While currency traders grapple with these regime shifts, another corner of the financial markets is experiencing its own surge—this time in the metals complex. According to tastylive, gold futures have been pushing into historic territory, riding one of the strongest runs seen in years. Yet it’s silver that has stolen the show, leading the charge with wider intraday ranges, sharper momentum expansions, and heavier participation from traders.
“Silver is leading the metals complex with wider intraday ranges, sharper momentum expansions, and heavier participation,” tastylive reported. This leadership matters, because in trending markets, the strongest product often signals the direction for the rest. In this cycle, silver’s breakouts have tended to precede continuation in gold, suggesting that risk appetite is flowing into silver first before spreading across the broader metals landscape.
Both gold and silver continue to print higher highs and higher lows on higher timeframes, maintaining a bullish trend that shows little sign of abating—at least for now. Pullbacks have remained corrective rather than impulsive, and there’s been no meaningful breakdown in trend behavior. As tastylive points out, “as long as this structure holds, there is little technical justification for attempting to fade the upside.”

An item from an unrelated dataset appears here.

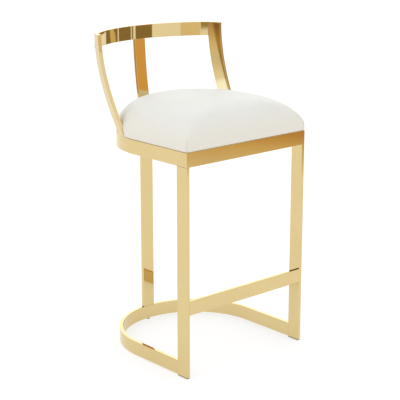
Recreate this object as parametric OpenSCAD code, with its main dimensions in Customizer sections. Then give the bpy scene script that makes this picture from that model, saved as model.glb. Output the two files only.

But not all metals are created equal when it comes to trading. Silver, while providing the clearest signal, is notoriously volatile and can deliver punishing dollar swings per contract. Many traders, therefore, use gold as their execution vehicle, following silver’s lead but managing risk with a more stable product. “Silver provides the directional signal, while gold provides the execution,” tastylive explained.
One key technical area to watch is the developing value zone in silver, between 106 and 111. This range has become the primary reference for the entire metals complex. The directional bias in gold, for instance, depends on silver holding above 106; downside setups in gold are considered low-probability unless silver falls below this level. “If silver holds above value, continuation remains favored. If silver loses 106 with acceptance, gold downside finally becomes structurally valid,” tastylive noted.

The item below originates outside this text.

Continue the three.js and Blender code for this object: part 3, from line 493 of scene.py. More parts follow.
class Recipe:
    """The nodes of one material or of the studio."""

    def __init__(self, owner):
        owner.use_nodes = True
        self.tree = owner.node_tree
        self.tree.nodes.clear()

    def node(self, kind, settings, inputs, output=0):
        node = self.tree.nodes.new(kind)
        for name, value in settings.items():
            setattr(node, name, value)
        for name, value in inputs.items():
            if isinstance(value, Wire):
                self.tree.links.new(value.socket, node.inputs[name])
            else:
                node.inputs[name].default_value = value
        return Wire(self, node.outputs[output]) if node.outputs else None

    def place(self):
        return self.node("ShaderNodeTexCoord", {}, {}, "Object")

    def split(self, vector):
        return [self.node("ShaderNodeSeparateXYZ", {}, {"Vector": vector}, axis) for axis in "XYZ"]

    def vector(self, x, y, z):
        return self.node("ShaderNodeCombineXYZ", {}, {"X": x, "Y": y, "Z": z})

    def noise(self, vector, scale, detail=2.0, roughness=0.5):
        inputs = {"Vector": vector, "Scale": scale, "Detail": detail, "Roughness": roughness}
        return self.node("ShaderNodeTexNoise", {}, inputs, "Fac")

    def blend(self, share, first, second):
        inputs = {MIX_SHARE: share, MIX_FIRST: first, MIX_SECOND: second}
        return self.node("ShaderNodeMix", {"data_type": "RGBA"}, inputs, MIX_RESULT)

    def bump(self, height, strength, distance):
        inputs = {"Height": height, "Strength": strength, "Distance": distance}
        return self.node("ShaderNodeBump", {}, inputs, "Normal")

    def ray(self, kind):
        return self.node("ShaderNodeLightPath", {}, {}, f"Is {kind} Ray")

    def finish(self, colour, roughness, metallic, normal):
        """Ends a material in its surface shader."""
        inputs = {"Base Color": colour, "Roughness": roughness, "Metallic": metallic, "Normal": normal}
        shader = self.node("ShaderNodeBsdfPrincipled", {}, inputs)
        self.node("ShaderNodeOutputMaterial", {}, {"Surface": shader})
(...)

All eyes are now on the Federal Open Market Committee (FOMC) decision scheduled for Wednesday, January 28, 2026. Metals are highly sensitive to changes in interest rate expectations, movements in the US dollar, and positioning in the bond market. As tastylive points out, when strong trends approach major macro events, they typically resolve in one of two ways: either the trend accelerates sharply, or the first meaningful corrective phase finally emerges. Silver’s behavior through the FOMC reaction will be particularly important. Continued acceptance above the developing value zone would strongly favor trend continuation, while acceptance below 106 would signal the first meaningful structural shift in the metals complex.
For now, the framework remains straightforward. The broader trend is bullish, silver remains the leader, and gold remains the preferred execution vehicle. Volume continues to define the key decision areas. As tastylive succinctly put it, “as long as silver holds above 106, there is no reason to look for sustained downside in gold. No narratives are required. No forecasts are necessary. The market is already providing the information.”

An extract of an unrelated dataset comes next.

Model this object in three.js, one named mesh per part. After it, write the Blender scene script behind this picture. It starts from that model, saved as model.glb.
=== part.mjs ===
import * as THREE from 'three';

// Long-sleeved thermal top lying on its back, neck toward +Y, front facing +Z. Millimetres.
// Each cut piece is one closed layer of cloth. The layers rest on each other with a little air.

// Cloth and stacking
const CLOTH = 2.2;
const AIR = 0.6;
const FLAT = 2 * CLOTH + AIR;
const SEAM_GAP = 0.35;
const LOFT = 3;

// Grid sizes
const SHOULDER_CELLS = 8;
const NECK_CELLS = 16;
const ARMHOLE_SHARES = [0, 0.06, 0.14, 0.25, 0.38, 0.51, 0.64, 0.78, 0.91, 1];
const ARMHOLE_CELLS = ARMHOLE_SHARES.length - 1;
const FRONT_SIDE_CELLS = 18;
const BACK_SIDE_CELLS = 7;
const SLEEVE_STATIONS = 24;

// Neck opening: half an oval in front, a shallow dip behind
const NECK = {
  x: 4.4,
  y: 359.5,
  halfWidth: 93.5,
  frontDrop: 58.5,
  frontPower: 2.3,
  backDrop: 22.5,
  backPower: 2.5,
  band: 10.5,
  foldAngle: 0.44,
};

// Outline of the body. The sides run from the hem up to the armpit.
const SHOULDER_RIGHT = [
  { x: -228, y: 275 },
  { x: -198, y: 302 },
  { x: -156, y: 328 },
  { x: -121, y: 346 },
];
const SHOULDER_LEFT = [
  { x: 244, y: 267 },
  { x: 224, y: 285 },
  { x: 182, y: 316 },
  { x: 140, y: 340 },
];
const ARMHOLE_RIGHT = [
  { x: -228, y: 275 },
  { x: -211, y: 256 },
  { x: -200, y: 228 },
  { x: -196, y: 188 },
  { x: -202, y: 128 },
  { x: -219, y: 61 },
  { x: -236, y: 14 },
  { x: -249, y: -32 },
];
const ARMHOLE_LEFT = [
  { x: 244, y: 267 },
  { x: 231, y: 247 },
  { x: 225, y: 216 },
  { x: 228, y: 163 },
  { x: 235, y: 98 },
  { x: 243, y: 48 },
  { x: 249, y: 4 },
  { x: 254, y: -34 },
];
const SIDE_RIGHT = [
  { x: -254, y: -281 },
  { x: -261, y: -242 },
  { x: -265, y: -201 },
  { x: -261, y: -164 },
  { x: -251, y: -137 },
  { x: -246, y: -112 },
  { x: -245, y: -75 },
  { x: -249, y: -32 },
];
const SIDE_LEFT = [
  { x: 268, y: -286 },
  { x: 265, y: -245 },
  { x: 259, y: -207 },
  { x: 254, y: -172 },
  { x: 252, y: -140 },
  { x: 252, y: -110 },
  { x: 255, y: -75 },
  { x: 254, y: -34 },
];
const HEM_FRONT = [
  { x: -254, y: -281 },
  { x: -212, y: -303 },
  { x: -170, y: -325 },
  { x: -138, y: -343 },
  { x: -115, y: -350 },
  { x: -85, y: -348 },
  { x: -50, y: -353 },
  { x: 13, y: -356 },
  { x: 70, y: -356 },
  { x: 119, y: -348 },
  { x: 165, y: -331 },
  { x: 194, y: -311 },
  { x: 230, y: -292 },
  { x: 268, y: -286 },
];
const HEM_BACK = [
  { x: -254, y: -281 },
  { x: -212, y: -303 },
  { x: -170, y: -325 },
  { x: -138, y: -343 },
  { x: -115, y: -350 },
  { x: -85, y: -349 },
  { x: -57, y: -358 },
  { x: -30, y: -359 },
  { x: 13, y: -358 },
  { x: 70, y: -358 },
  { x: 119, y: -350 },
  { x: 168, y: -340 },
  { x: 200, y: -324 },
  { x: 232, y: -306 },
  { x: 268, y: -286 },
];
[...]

In both the currency and metals markets, the message is clear: structural shifts are underway, and old assumptions are being challenged. Whether it’s the unwinding of the yen carry trade or the relentless advance of gold and silver, investors are being forced to adapt to new realities. With central bank decisions looming and technical levels being tested, the next few weeks promise to be anything but dull for those watching the world’s financial pulse.